/  News & Blog  /  Professor Alison Clark-Wilson retires as Trustee, but steps up as Patron and Advisor!

Professor Alison Clark-Wilson retires as Trustee, but steps up as Patron and Advisor!

Alison was one of the founding Trustees when the organisation formally became a charity in 2012, and has been an integral part of the Maths on Toast team throughout this time.

Not only has she brought a considerable amount of educational experience as a former maths teacher and Professor at UCL Institute of Education, but more importantly, her warmth and energy has inspired those around her. Although she leaves the Board, she will still be an advisor and patron for Maths on Toast and so she won’t be getting rid of us just yet!

 

Alison says: “Little did I know that a chance encounter with Alexandra Fitzsimmons at a maths event back in 2011 would lead to a 10-year tenure as a Trustee of Maths on Toast, which came to an end in August 2022. Alex and I had sat next to each other and, as we made courteous introductions, she told me about the idea she had to create a community space in an unused high street shop in Walthamstow for a festival to celebrate the more creative side of maths. We immediately bonded over a common vision for mathematics as a subject that all humans can learn and gain enjoyment from – a far stretch from most peoples’ experiences of “school maths” with its grades, ability groupings and high-stakes testing.

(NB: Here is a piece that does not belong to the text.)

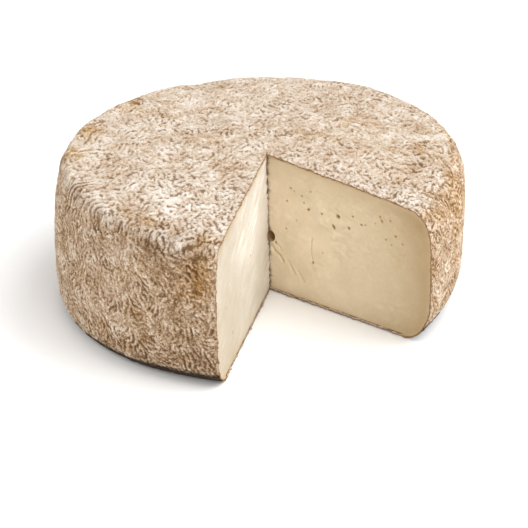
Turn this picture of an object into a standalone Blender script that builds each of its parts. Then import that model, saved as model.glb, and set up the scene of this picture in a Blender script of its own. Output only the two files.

We stayed in touch as Alex formulated her early ideas, which culminated in the first “Festival of Triangles” and led to the creation of Maths on Toast as a Charity in 2012.

Our mission, which has never wavered, is to “create family and community maths fun”, and our Annual Reports show the multiple and diverse ways that we continue to achieve this mission. From theatre productions to co-design projects, library sessions to parent support groups, I have never ceased to be amazed by the creativity of the staff team, the Trustees and volunteers. At the heart of this is a desire to “rebrand” mathematics for our beneficiaries – to offer an antidote to the sort of maths most children experience in school, which rarely has time for more creative and arts-based approaches. This is not to say that one approach is better or more valuable than the other, but that both are needed to enable children, parents, carers and teachers to appreciate the subject in its full technicolour.

Although I step down as Trustee, I am delighted to join Alex as a Patron of the charity and act as an Advisor, a role through which I can continue to champion its mission and be involved in its ever-evolving projects.”